Why horses often believe the body before the voice.

When Your Body Contradicts Your Words

Humans often try to reassure horses with words. “It’s okay.” “Good girl.” “Easy.” “Relax.” The voice may be soft, but the body may be saying something else: tight shoulders, held breath, fixed eyes, fast steps, a hand already reaching, a mind already expecting trouble.

A horse does not have to understand the sentence to read the contradiction.

Multi-channel communication

Horses perceive posture, movement, breathing, tension, attention, and voice quality. These channels arrive together. If the voice says calm but the body says alarm, the horse may respond to the body. This is not stubbornness. It is sensible perception.

In a herd animal, body information matters. Movement predicts intention. Tension predicts change. Direction predicts pressure. The body often announces the human before the words are complete.

The problem with verbal reassurance

Verbal reassurance can become a cover for human anxiety. The person keeps talking because the horse is uncertain, but the talking carries speed and tension. The words become noise attached to pressure.

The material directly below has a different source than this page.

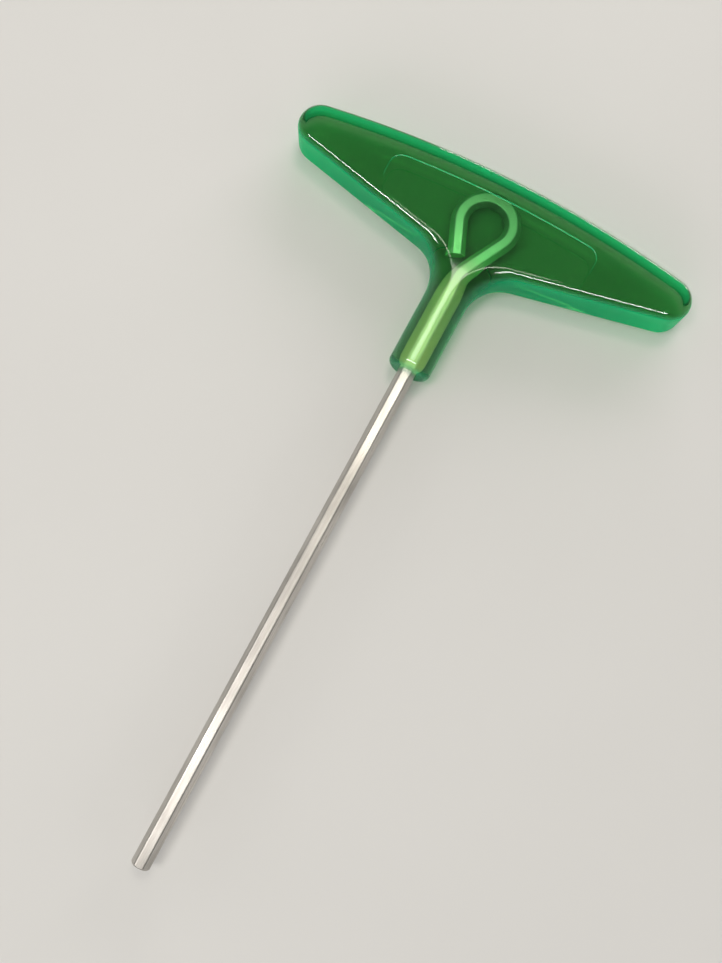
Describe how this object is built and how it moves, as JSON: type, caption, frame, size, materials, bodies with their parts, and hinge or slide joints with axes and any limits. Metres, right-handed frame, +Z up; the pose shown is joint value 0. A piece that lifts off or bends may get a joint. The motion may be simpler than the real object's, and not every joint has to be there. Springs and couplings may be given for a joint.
{
  "type": "hex key",
  "caption": "T-handle hex key: a hexagonal steel blade with a clear green plastic handle moulded over its bent end, for turning socket-head screws.",
  "frame": {"origin": "middle of the tool's length and width, on the plane that it lies on", "axes": "+Y along the blade from its free end to the handle's crest, +X along the handle, +Z up from the plane that it lies on"},
  "size_m": [0.13, 0.2198, 0.013],
  "materials": {
    "steel": "bright drawn steel",
    "clear_plastic": "clear green, polished"
  },
  "bodies": {
    "root": {"hex_bar": "steel", "t_handle": "clear_plastic"}
  },
  "joints": []
}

Equine Notion does not reject voice. It asks whether the voice is supported by the rest of the human. A calm voice is useful when the body is also readable, slow enough, and honest.

What to observe

Notice whether the horse relaxes when you speak, or whether the body becomes more alert. Notice whether your breathing changes before difficult interactions. Notice whether your hand begins moving while your voice is still reassuring. Notice whether you talk more when you are less certain.

The horse may be showing you your own inconsistency.